Later in the evening, Clinton brought up Trump’s reliance on “bait and switch” as a debate tactic, after Trump tried to tie Clinton’s email scandal to his refusal to release his tax returns. This should also be her line on his economic policy. Trump talks a lot about crumbling infrastructure and bringing back manufacturing jobs, but his economic policies make that impossible: The Bush tax cuts lost trillions that could’ve gone to infrastructure repair, and Trump’s cuts will go even further. Moreover, by fighting for things like the estate tax, he’s shown that his biggest commitment is to the richest Americans: People like him. Trump may make it to the White House on the backs of people in Ohio and Michigan, but once he gets there he’ll set to work helping people like Donald Trump.
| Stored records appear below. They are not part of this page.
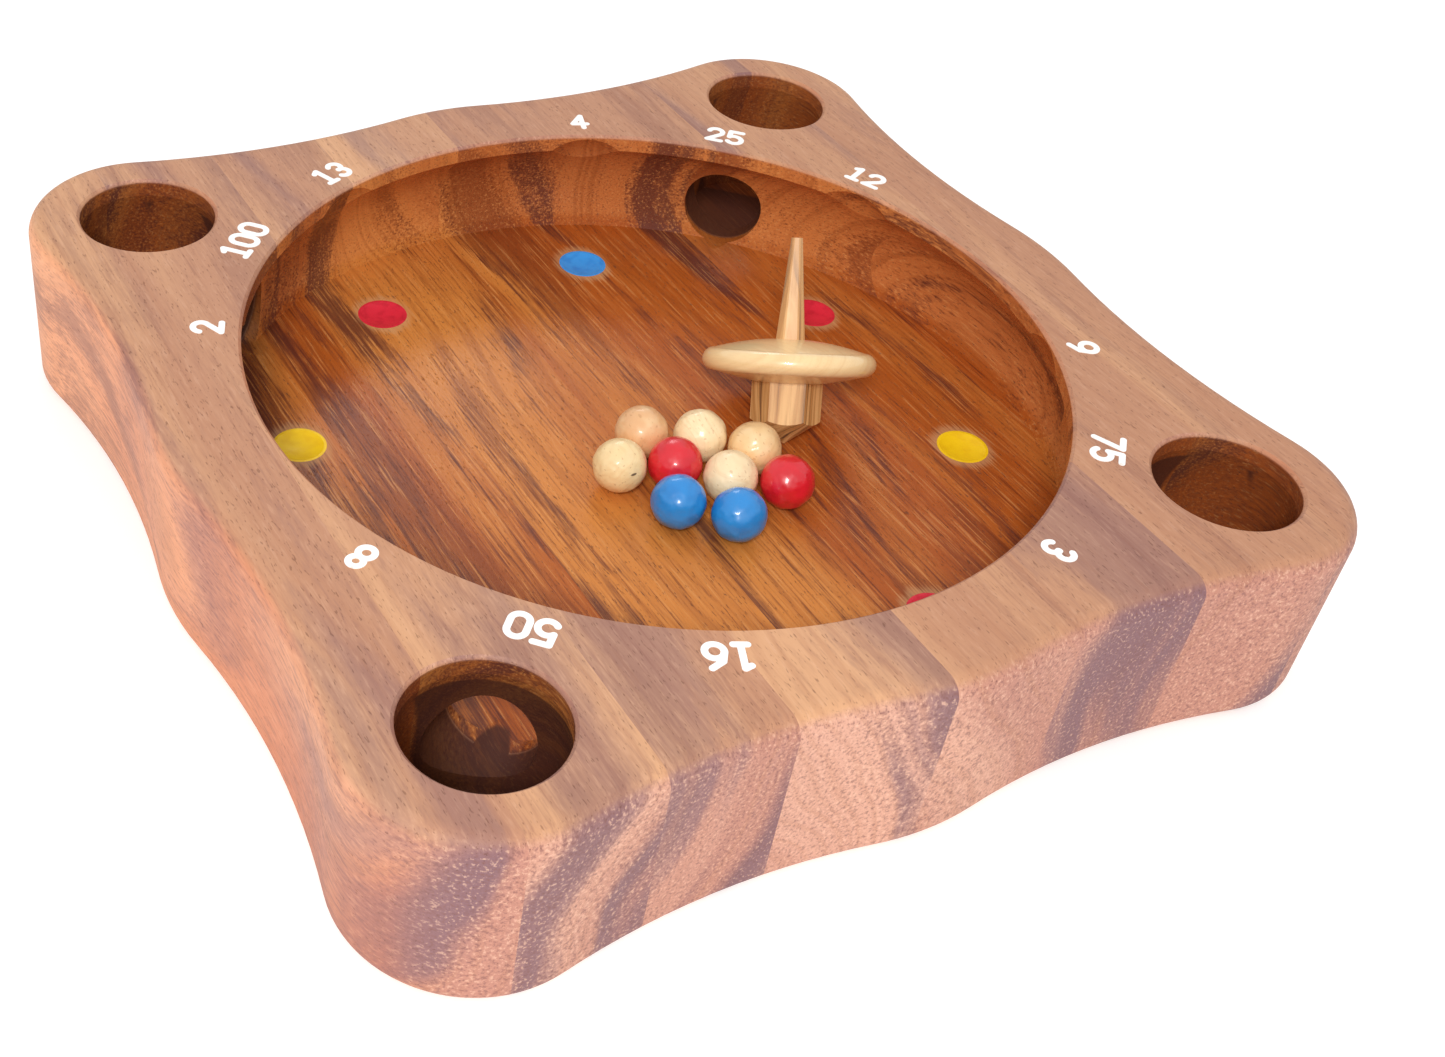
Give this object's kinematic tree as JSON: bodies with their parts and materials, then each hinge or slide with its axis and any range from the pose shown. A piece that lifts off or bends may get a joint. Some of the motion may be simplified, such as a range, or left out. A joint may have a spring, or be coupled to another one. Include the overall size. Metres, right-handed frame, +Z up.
{
  "type": "tyrolean roulette game",
  "caption": "Wavy wooden block with a round basin, corner pockets fed by drilled runs, painted dimples, printed scores, loose balls and a leaning lens-shaped spinning top.",
  "frame": {"origin": "centre of the board's flat underside", "axes": "+Z up through the open face of the basin, planks and grain run along Y, the end-grain side with the number 50 and 75 pockets is at -Y"},
  "size_m": [0.2764, 0.2764, 0.0644],
  "materials": {
    "board_wood": "oiled, satin",
    "paint_red": "enamel paint",
    "paint_blue": "enamel paint",
    "paint_yellow": "enamel paint",
    "ink_white": "screen printed ink",
    "ball_natural": "satin lacquer",
    "ball_red": "satin paint over wood",
    "ball_blue": "satin paint over wood",
    "disc_wood": "gloss lacquer",
    "spindle_wood": "waxed, satin"
  },
  "bodies": {
    "board": {"plank_1": "board_wood", "plank_2": "board_wood", "plank_3": "board_wood", "plank_4": "board_wood", "plank_5": "board_wood", "plank_6": "board_wood", "plank_7": "board_wood", "plank_8": "board_wood", "dimple_1": "paint_red", "dimple_2": "paint_blue", "dimple_3": "paint_red", "dimple_4": "paint_yellow", "dimple_5": "paint_red", "dimple_6": "paint_blue", "dimple_7": "paint_red", "dimple_8": "paint_yellow", "number_12": "ink_white", "number_25": "ink_white", "number_4": "ink_white", "number_13": "ink_white", "number_100": "ink_white", "number_2": "ink_white", "number_8": "ink_white", "number_50": "ink_white", "number_16": "ink_white", "number_3": "ink_white", "number_75": "ink_white", "number_9": "ink_white"},
    "ball_natural_1_body": {"ball_natural_1": "ball_natural"},
    "ball_natural_2_body": {"ball_natural_2": "ball_natural"},
    "ball_natural_3_body": {"ball_natural_3": "ball_natural"},
    "ball_natural_4_body": {"ball_natural_4": "ball_natural"},
    "ball_natural_5_body": {"ball_natural_5": "ball_natural"},
    "ball_red_1_body": {"ball_red_1": "ball_red"},
    "ball_red_2_body": {"ball_red_2": "ball_red"},
    "ball_blue_1_body": {"ball_blue_1": "ball_blue"},
    "ball_blue_2_body": {"ball_blue_2": "ball_blue"},
    "top": {"top_disc": "disc_wood", "top_spindle": "spindle_wood"}
  },
  "joints": [
    {"name": "ball_natural_1_lift", "type": "slide", "parent": "board", "child": "ball_natural_1_body", "axis": [0, 0, 1], "range_m": [0, 0.07]},
    {"name": "ball_natural_2_lift", "type": "slide", "parent": "board", "child": "ball_natural_2_body", "axis": [0, 0, 1], "range_m": [0, 0.07]},
    {"name": "ball_natural_3_lift", "type": "slide", "parent": "board", "child": "ball_natural_3_body", "axis": [0, 0, 1], "range_m": [0, 0.07]},
    {"name": "ball_natural_4_lift", "type": "slide", "parent": "board", "child": "ball_natural_4_body", "axis": [-0.106, -0.09, 0.9903], "range_m": [0, 0.045]},
    {"name": "ball_natural_5_lift", "type": "slide", "parent": "board", "child": "ball_natural_5_body", "axis": [0, 0, 1], "range_m": [0, 0.07]},
    {"name": "ball_red_1_lift", "type": "slide", "parent": "board", "child": "ball_red_1_body", "axis": [0, 0, 1], "range_m": [0, 0.07]},
    {"name": "ball_red_2_lift", "type": "slide", "parent": "board", "child": "ball_red_2_body", "axis": [0, 0, 1], "range_m": [0, 0.07]},
    {"name": "ball_blue_1_lift", "type": "slide", "parent": "board", "child": "ball_blue_1_body", "axis": [0, 0, 1], "range_m": [0, 0.07]},
    {"name": "ball_blue_2_lift", "type": "slide", "parent": "board", "child": "ball_blue_2_body", "axis": [0, 0, 1], "range_m": [0, 0.07]},
    {"name": "top_spin", "type": "hinge", "parent": "board", "child": "top", "pos_m": [0.0397, -0.0134, 0.01529], "axis": [0.231, 0.4932, 0.8387], "continuous": true}
  ]
}
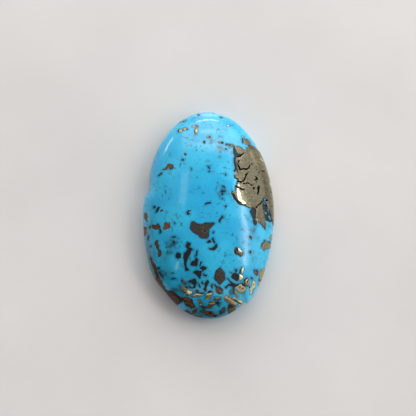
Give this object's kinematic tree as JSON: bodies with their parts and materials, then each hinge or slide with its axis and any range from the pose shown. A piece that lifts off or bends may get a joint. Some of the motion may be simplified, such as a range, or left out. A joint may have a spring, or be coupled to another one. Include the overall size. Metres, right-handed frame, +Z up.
{
  "type": "polished turquoise cabochon with pyrite",
  "caption": "Oval polished turquoise stone with a low domed face, a flat sawn back, brassy pyrite along one side and dark host-rock inclusions, ready to set or to lie on a table.",
  "frame": {"origin": "centre of the stone's box, on the plane of its flat sawn back", "axes": "+Y along the long axis towards the end without the bevel, +X towards the pyrite side, +Z up out of the dome"},
  "size_m": [0.02, 0.0318, 0.0072],
  "materials": {
    "turquoise": null
  },
  "bodies": {
    "root": {"turquoise_stone": "turquoise"}
  },
  "joints": []
}
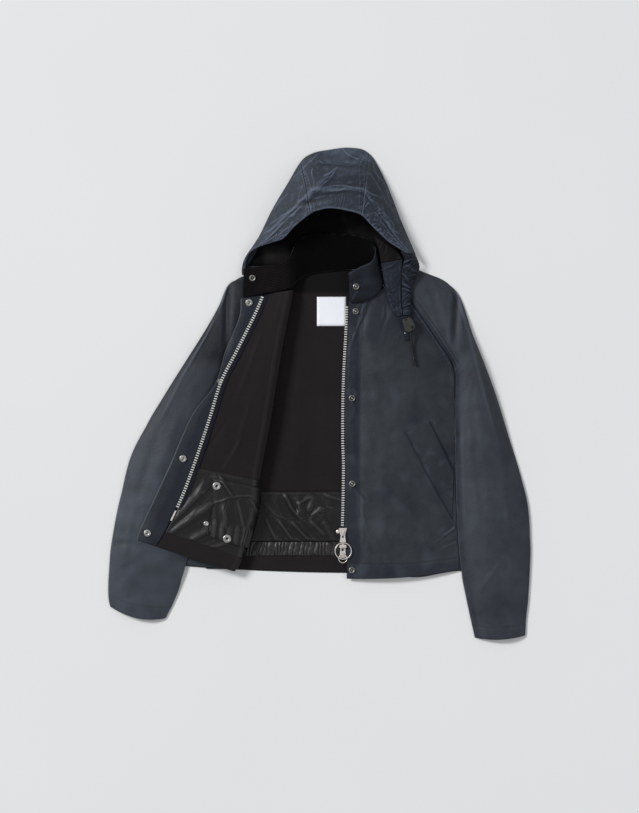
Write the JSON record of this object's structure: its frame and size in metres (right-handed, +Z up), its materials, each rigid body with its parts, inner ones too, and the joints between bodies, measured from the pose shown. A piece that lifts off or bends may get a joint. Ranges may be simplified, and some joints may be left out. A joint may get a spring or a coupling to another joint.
{
  "type": "waxed cotton jacket",
  "caption": "Hooded waxed cotton jacket laid open and flat, one front folded back to show its lining, with a two-way zip.",
  "frame": {"origin": "on the surface under the middle of the garment's box", "axes": "+Z up from the surface, +Y towards the hood, +X towards the closed-side sleeve"},
  "size_m": [0.8862, 1.0324, 0.0663],
  "materials": {
    "waxed_cotton": "dark navy waxed cotton, dull with soft highlights on its creases",
    "cotton_lining": "matt brown-black brushed cotton",
    "nylon_lining": "smooth black-brown nylon with a sheen",
    "black_lining": "matt black cotton",
    "corduroy": "fine black corduroy",
    "label_tape": "plain white woven tape",
    "zip_tape": "navy woven tape",
    "zip_metal": "aged silver",
    "dark_plastic": "matt moulded",
    "cord": "dark braided cord"
  },
  "bodies": {
    "root": {"back_panel": "waxed_cotton", "sleeve_left_front": "waxed_cotton", "sleeve_left_back": "waxed_cotton", "sleeve_right_front": "waxed_cotton", "sleeve_right_back": "waxed_cotton", "front_right_panel": "waxed_cotton", "pocket_welt": "waxed_cotton", "front_left_panel": "waxed_cotton", "front_left_lining": "cotton_lining", "front_left_nylon": "nylon_lining", "front_left_hem_facing": "cotton_lining", "front_left_flap": "waxed_cotton", "zip_tape_left": "zip_tape", "zip_teeth_left": "zip_metal", "zip_end_pin": "zip_metal", "skirt_flap": "nylon_lining", "back_lining": "cotton_lining", "back_nylon": "nylon_lining", "back_waistband": "nylon_lining", "back_hem_facing": "cotton_lining", "neck_label": "label_tape", "zip_teeth_right": "zip_metal", "zip_tape_right": "zip_tape", "collar_lining": "corduroy", "collar_shell": "waxed_cotton", "hood_lining_crown": "black_lining", "hood_back": "waxed_cotton", "hood_lining_back": "black_lining", "hood_lining_side": "black_lining", "hood_facing": "waxed_cotton", "hood_channel": "waxed_cotton", "hood_tab": "waxed_cotton", "cord_lock": "dark_plastic", "drawcord": "cord", "cord_tip": "cord", "skirt_cord": "nylon_lining", "slider_upper": "zip_metal", "slider_lower": "zip_metal", "hood_left": "waxed_cotton", "hood_centre": "waxed_cotton", "hood_right": "waxed_cotton", "snap_front_1": "zip_metal", "snap_front_2": "zip_metal", "snap_front_3": "zip_metal", "snap_front_hem": "zip_metal", "snap_flap_1": "zip_metal", "snap_flap_3": "zip_metal", "snap_flap_4": "zip_metal", "snap_skirt_1": "zip_metal", "snap_skirt_2": "zip_metal", "snap_collar_left": "zip_metal", "snap_collar_right": "zip_metal", "skirt_stopper": "zip_metal"},
    "pull_plate": {"pull_plate": "zip_metal"},
    "pull_ring": {"pull_ring": "zip_metal"},
    "lower_ring": {"lower_ring": "zip_metal"}
  },
  "joints": [
    {"name": "pull_plate_swing", "type": "hinge", "parent": "root", "child": "pull_plate", "pos_m": [0.04898, -0.29162, 0.0142], "axis": [-1, 0, 0], "range_deg": [0, 120]},
    {"name": "pull_ring_swing", "type": "hinge", "parent": "pull_plate", "child": "pull_ring", "pos_m": [0.04898, -0.31304, 0.0142], "axis": [-1, 0, 0], "range_deg": [0, 60]},
    {"name": "lower_ring_swing", "type": "hinge", "parent": "root", "child": "lower_ring", "pos_m": [0.04898, -0.3374, 0.0106], "axis": [-1, 0, 0], "range_deg": [0, 6]}
  ]
}
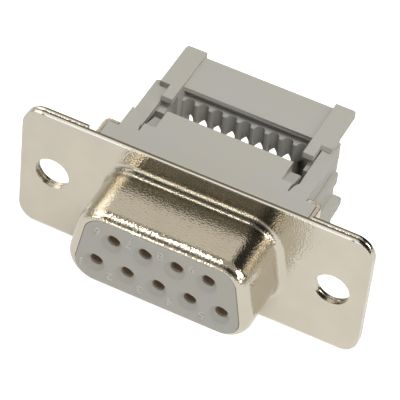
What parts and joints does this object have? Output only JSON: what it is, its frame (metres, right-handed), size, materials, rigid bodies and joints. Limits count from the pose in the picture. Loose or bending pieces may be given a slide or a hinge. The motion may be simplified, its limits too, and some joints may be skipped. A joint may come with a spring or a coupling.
{
  "type": "insulation displacement connector",
  "caption": "Female D-subminiature connector for flat ribbon cable: flanged metal shell, grey insulator with socket contacts, and a press-on cable cover in its open place.",
  "frame": {"origin": "middle of the line between the two mounting holes, on the front face of the flange", "axes": "+X along the flange, -Y out of the mating face, +Z towards the narrow side of the D"},
  "size_m": [0.0308, 0.02, 0.0126],
  "materials": {
    "shell": "nickel-plated steel, satin",
    "bracket": "nickel-plated steel, satin",
    "housing": "moulded grey, satin",
    "cover": "moulded grey, satin",
    "contact": "plated copper alloy"
  },
  "bodies": {
    "connector": {"front_shell": "shell", "bracket_left": "bracket", "bracket_right": "bracket", "insulator_body": "housing", "contact_1": "contact", "contact_2": "contact", "contact_3": "contact", "contact_4": "contact", "contact_5": "contact", "contact_6": "contact", "contact_7": "contact", "contact_8": "contact", "contact_9": "contact"},
    "cover": {"cover": "cover"}
  },
  "joints": [
    {"name": "cover_slide", "type": "slide", "parent": "connector", "child": "cover", "axis": [0, -1, 0], "range_m": [0, 0.0026]}
  ]
}
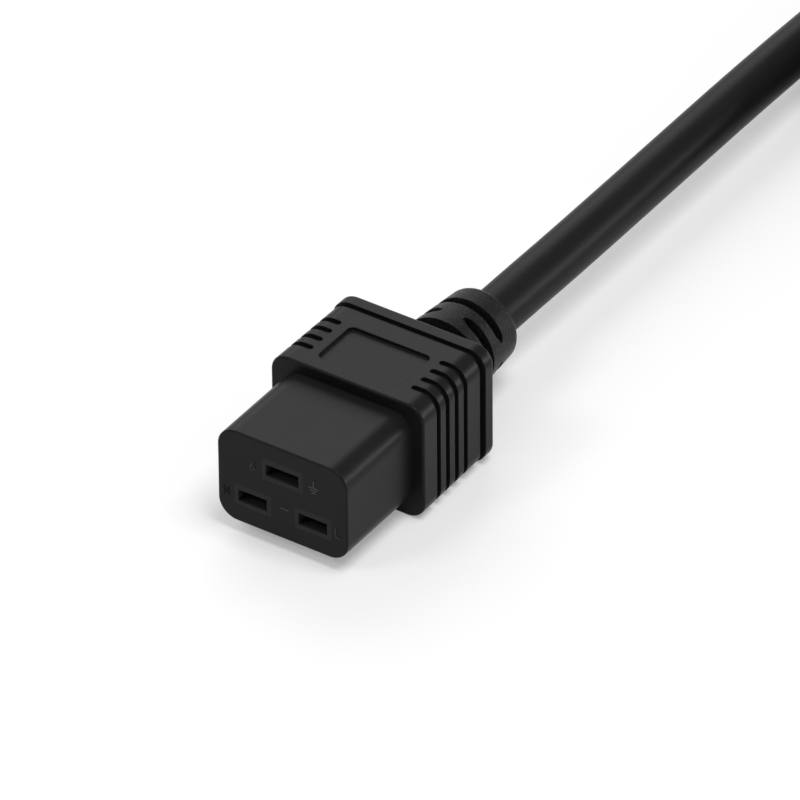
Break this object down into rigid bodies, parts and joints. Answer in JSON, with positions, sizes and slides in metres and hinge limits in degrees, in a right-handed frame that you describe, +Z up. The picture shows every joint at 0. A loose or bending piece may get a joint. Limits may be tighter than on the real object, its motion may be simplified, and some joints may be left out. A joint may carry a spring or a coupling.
{
  "type": "c19 power connector",
  "caption": "Moulded black C19 power connector with a grooved grip and slotted bend relief, on a thick round cord that is coiled and ends in a shrouded C20 plug.",
  "frame": {"origin": "under the middle of the connector (without its cord), on the surface that it lies on", "axes": "+Z up; the contact face looks along -Y and the cord leaves along +Y; +X is on the line contact's side"},
  "size_m": [0.1381, 0.2758, 0.027],
  "materials": {
    "black_pvc": "satin fine-grained moulded plastic",
    "black_insert": "smooth satin moulded plastic",
    "cord_jacket": "satin extruded plastic",
    "contact_brass": "bright strip",
    "pin_metal": "nickel plated brass",
    "copper": "bare copper strands",
    "core_brown": "brown core insulation",
    "core_blue": "light blue core insulation",
    "core_green_yellow": "green and yellow core insulation",
    "strap": "black woven hook and loop tape"
  },
  "bodies": {
    "root": {"connector_overmould": "black_pvc", "contact_carrier": "black_insert", "carrier_cap": "black_insert", "line_contact": "contact_brass", "line_core": "core_brown", "line_conductor": "copper", "neutral_contact": "contact_brass", "neutral_core": "core_blue", "neutral_conductor": "copper", "earth_contact": "contact_brass", "earth_core": "core_green_yellow", "earth_conductor": "copper", "cord_lead": "cord_jacket", "cord_coil": "cord_jacket", "cord_tail": "cord_jacket", "coil_strap_front": "strap", "coil_strap_rear": "strap", "plug_overmould": "black_pvc", "plug_insert": "black_insert", "plug_line_blade": "pin_metal", "plug_line_core": "core_brown", "plug_line_conductor": "copper", "plug_neutral_blade": "pin_metal", "plug_neutral_core": "core_blue", "plug_neutral_conductor": "copper", "plug_earth_blade": "pin_metal", "plug_earth_core": "core_green_yellow", "plug_earth_conductor": "copper"}
  },
  "joints": []
}
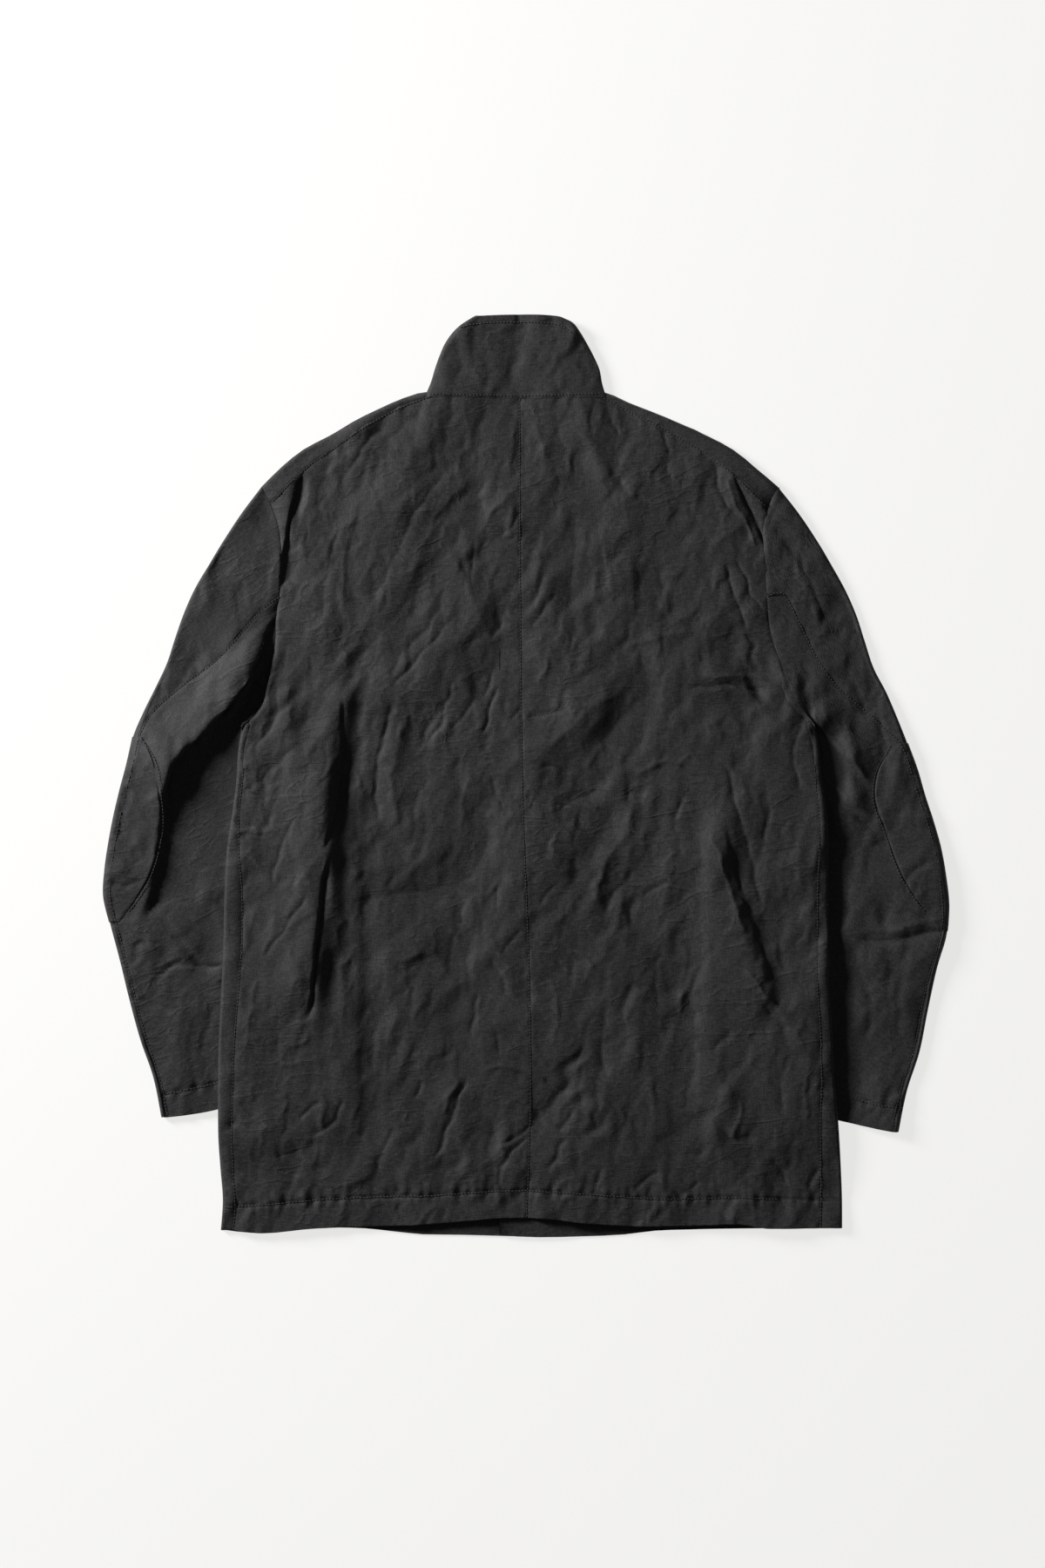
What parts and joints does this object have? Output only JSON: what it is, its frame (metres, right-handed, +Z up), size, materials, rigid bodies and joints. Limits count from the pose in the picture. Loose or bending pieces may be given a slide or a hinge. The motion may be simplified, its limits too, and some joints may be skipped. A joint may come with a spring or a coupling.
{
  "type": "hunting jacket",
  "caption": "Long cloth jacket with a stand collar and elbow patches, laid flat with its back upwards and its sleeves tucked under the body",
  "frame": {"origin": "middle of the laid jacket's outline, on the surface it lies on", "axes": "+Y runs from the hem to the collar, +X to the right as seen from above, +Z up from the surface"},
  "size_m": [0.8274, 0.8991, 0.0204],
  "materials": {
    "back_left": "washed charcoal twill, matt with a slight sheen",
    "back_right": "washed charcoal twill, matt with a slight sheen",
    "front_left": "washed charcoal twill, matt with a slight sheen",
    "front_right": "washed charcoal twill, matt with a slight sheen",
    "top_sleeve_left": "washed charcoal twill, matt with a slight sheen",
    "top_sleeve_right": "washed charcoal twill, matt with a slight sheen",
    "under_sleeve_left": "washed charcoal twill, matt with a slight sheen",
    "under_sleeve_right": "washed charcoal twill, matt with a slight sheen",
    "elbow_patch_left": "washed charcoal twill, matt with a slight sheen",
    "elbow_patch_right": "washed charcoal twill, matt with a slight sheen",
    "collar": "washed charcoal twill, matt with a slight sheen"
  },
  "bodies": {
    "root": {"back_left": "back_left", "back_right": "back_right", "front_left": "front_left", "front_right": "front_right", "top_sleeve_left": "top_sleeve_left", "top_sleeve_right": "top_sleeve_right", "under_sleeve_left": "under_sleeve_left", "under_sleeve_right": "under_sleeve_right", "elbow_patch_left": "elbow_patch_left", "elbow_patch_right": "elbow_patch_right", "collar": "collar"}
  },
  "joints": []
}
Most of all, Clinton needs to say something that makes it seem like she actually cares about people who blame NAFTA and free trade for the problems in their communities. “That’s just your opinion” doesn’t do that. Acknowledging that America needs to help the losers in free trade deals, even as the country benefits from it, is a politically risky but ultimately worthwhile strategy. At the same time, she needs to make it clear that there are good jobs that aren’t in manufacturing—most people in the country work in them!—and that she is not going to sell you a bunch of crap about bringing the 1950s back. Instead she should describe her plans for creating better, and better-paying, jobs for people in places like Ohio and Pennsylvania.

Clinton’s death-by-a-thousand-cuts strategy against Trump in the first debate exposed him as a monster: a racist, sexist abomination who is unqualified, temperamentally and intellectually, to be president. Now she needs to articulate her own vision for how to run the country, and she should start by disarming Trump of the lone policy advantage that threatens her path to the White House.